B. Alternative compilers

The default compiler is the traditional C compiler cc.
Alternative compilers can be specified by giving the name of the compiler to
the root makefile, (assuming it exists in the current path).
For example, the GNU Project C compiler, gcc, is specified as follows,
(including it's -ansi flag, for compatability with ansi cc):

      make CC=gcc CFLAGS="-O -ansi"  <machine>

We find following produces code which runs significantly faster that the
traditional cc compiler:

      make CC=gcc CFLAGS=-O2  <machine>


============================================================================

C. A Note on Color Workstations

The AIM software X11 interface is designed for monochrome screens, and
not for multiplane color screens.  The software will run on a color
screen, except that when bitmaps are created they are the same depth
as the screen, since they are exact copies of the screen memory.
This also happens, for example, when the "animate" option is on, or
when the "xreview" program is used. The symptoms are a very slow
response time, and huge bitmap files.

There is a hidden option "mono=on" (short for "monochrome") which
forces the bitmap to be a single plane of the screen memory.  By
default, it copies plane 1; if this does not work, the plane can be
varied with the hidden option "planemask=<integer>".

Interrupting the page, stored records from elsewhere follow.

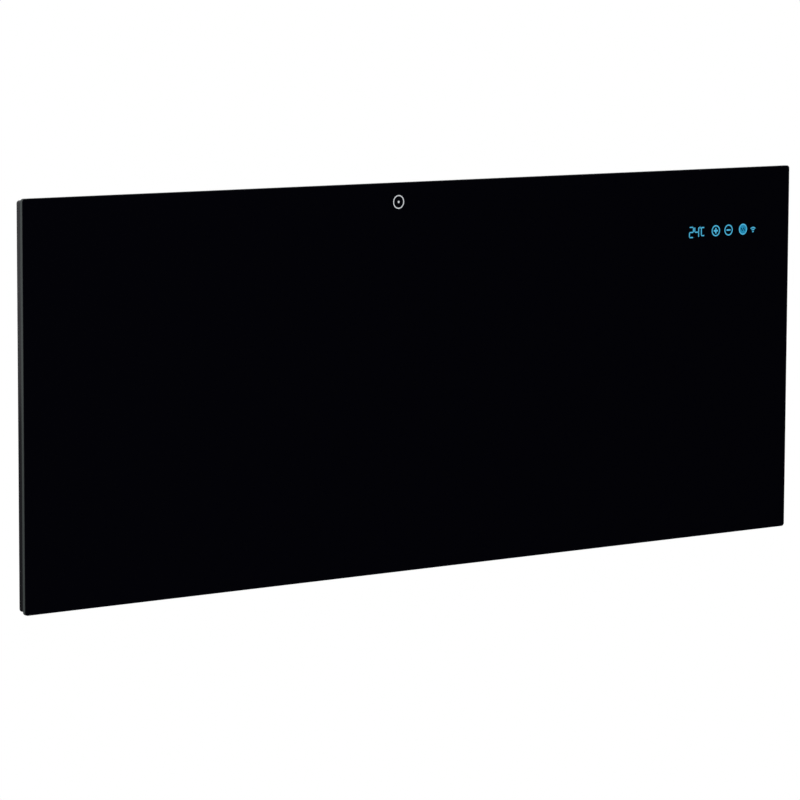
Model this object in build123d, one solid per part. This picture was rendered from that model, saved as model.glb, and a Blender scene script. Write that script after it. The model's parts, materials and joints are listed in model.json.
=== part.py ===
from build123d import *
import math
import os

os.makedirs("parts", exist_ok=True)

# ======================================================================================
# Infrared panel heater: a black glass radiating panel on a folded steel tray, hung on a
# steel wall bracket. Millimetres. +X is right seen from the front, +Z is up, the wall is
# the plane y = 0 and the glass faces -Y. The origin is the middle of the wall screws.
# "out" in the names below is a distance from the wall, so it runs towards -Y.
# ======================================================================================

# ---- small round pieces are prisms with this many sides ------------------------------
FASTENER_SIDES = 8
INNER_SIDES = 12

# ---- glass and the bond behind it ----------------------------------------------------
PANEL_W = 1190.0
PANEL_H = 480.0
GLASS_T = 5.0
GLASS_CORNER_R = 4.0
GLASS_ARRIS = 0.4
BOND_T = 1.0
BOND_W = 9.0
BOND_INSET = 1.5            # bond stays back from the outer edge of the tray flange

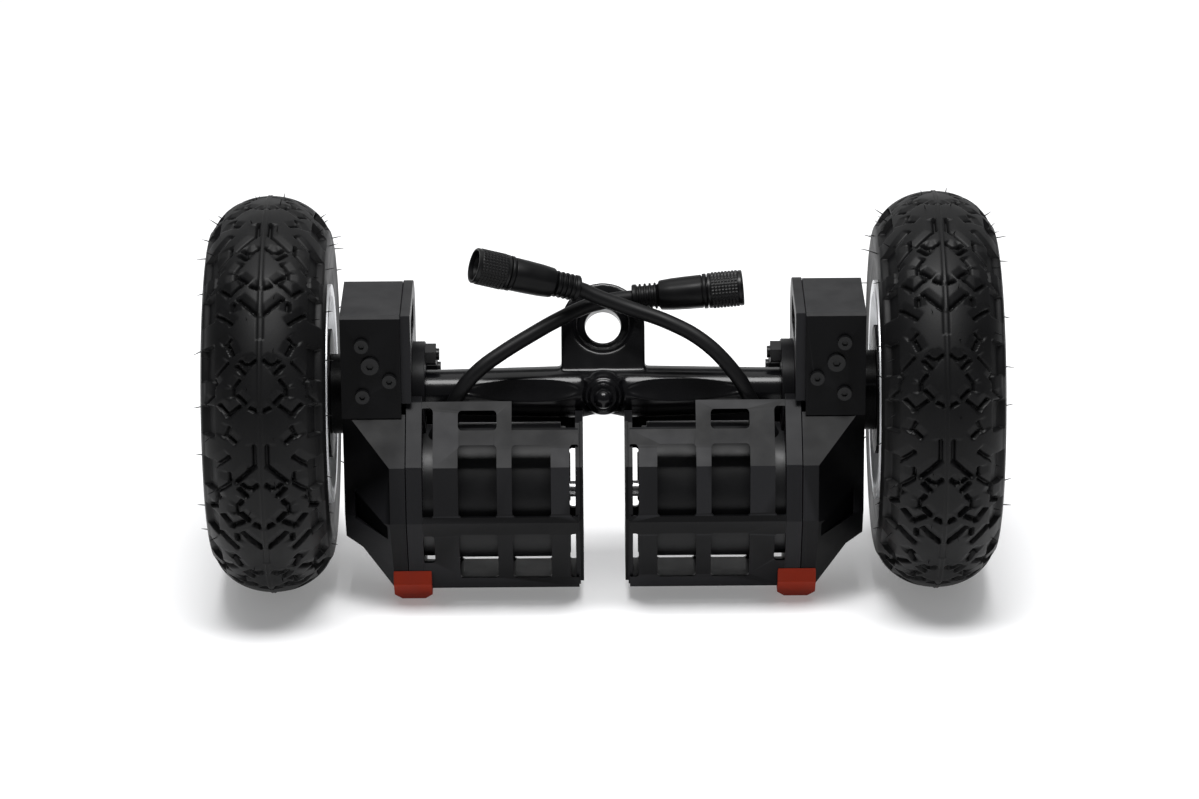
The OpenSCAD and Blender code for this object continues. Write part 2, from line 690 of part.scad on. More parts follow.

Any queries to: <Mike.Allerhand@mrc-apu.cam.ac.uk>



============================================================================
 4.  Next step after installing AIM.
============================================================================


When the installation is complete go to the 'bin' directory. It
contains the compiled programs and the user ReadMe file which is the
start point for the user documentation. bin/ReadMe provides an
overview of AIM, a set of demonstrations, an overview of the AIM
documentation, and PATH information.